— begin DATA BLOCK —

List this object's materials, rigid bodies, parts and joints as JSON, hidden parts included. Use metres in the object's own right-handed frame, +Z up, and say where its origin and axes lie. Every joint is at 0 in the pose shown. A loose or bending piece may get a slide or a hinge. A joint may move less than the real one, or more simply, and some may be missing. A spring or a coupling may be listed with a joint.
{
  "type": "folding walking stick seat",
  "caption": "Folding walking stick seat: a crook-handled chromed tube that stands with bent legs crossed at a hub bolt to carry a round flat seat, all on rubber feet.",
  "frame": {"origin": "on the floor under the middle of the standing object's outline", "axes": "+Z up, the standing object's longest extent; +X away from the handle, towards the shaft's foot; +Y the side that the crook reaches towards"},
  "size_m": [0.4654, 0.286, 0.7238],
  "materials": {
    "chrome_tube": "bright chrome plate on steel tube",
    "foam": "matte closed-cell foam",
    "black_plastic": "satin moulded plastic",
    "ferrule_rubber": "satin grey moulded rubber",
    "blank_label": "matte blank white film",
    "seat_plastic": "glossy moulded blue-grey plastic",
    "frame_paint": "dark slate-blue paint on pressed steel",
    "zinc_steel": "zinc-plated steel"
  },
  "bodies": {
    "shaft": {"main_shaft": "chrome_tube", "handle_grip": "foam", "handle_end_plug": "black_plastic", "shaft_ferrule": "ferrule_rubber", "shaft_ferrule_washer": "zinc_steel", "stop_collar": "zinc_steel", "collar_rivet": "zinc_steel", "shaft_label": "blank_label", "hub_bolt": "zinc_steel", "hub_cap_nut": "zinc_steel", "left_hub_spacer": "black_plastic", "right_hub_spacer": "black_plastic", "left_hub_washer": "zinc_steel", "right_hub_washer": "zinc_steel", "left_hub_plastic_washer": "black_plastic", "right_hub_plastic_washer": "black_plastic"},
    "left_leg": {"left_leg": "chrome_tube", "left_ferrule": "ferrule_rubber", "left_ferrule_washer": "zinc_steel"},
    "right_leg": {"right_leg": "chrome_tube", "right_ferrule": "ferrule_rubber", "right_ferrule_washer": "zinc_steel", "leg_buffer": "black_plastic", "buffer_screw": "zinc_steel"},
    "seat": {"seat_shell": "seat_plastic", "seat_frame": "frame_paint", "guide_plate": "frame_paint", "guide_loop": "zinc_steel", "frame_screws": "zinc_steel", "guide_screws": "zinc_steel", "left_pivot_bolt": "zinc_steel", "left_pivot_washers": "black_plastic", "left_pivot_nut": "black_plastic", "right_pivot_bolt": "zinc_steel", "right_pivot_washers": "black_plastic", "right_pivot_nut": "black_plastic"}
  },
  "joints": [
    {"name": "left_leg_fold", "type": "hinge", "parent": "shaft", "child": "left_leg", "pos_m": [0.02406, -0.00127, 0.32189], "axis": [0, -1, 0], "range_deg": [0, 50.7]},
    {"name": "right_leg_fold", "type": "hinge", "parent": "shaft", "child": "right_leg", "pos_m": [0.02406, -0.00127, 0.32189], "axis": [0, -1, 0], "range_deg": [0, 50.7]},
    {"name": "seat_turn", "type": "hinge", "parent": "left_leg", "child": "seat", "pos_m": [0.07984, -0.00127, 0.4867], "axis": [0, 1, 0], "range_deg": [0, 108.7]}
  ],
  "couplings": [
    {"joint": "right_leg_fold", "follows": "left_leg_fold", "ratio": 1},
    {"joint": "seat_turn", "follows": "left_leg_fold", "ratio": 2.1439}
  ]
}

— end DATA BLOCK —

■ **PROBLEM DETAILS**:
Scan the listing above and identify each line holding the string "origin"; copy every such line.

■ **RESULT OF THIS EXERCISE**:
List this object's materials, rigid bodies, parts and joints as JSON, hidden parts included. Use metres in the object's own right-handed frame, +Z up, and say where its origin and axes lie. Every joint is at 0 in the pose shown. A loose or bending piece may get a slide or a hinge. A joint may move less than the real one, or more simply, and some may be missing. A spring or a coupling may be listed with a joint.
  "frame": {"origin": "on the floor under the middle of the standing object's outline", "axes": "+Z up, the standing object's longest extent; +X away from the handle, towards the shaft's foot; +Y the side that the crook reaches towards"},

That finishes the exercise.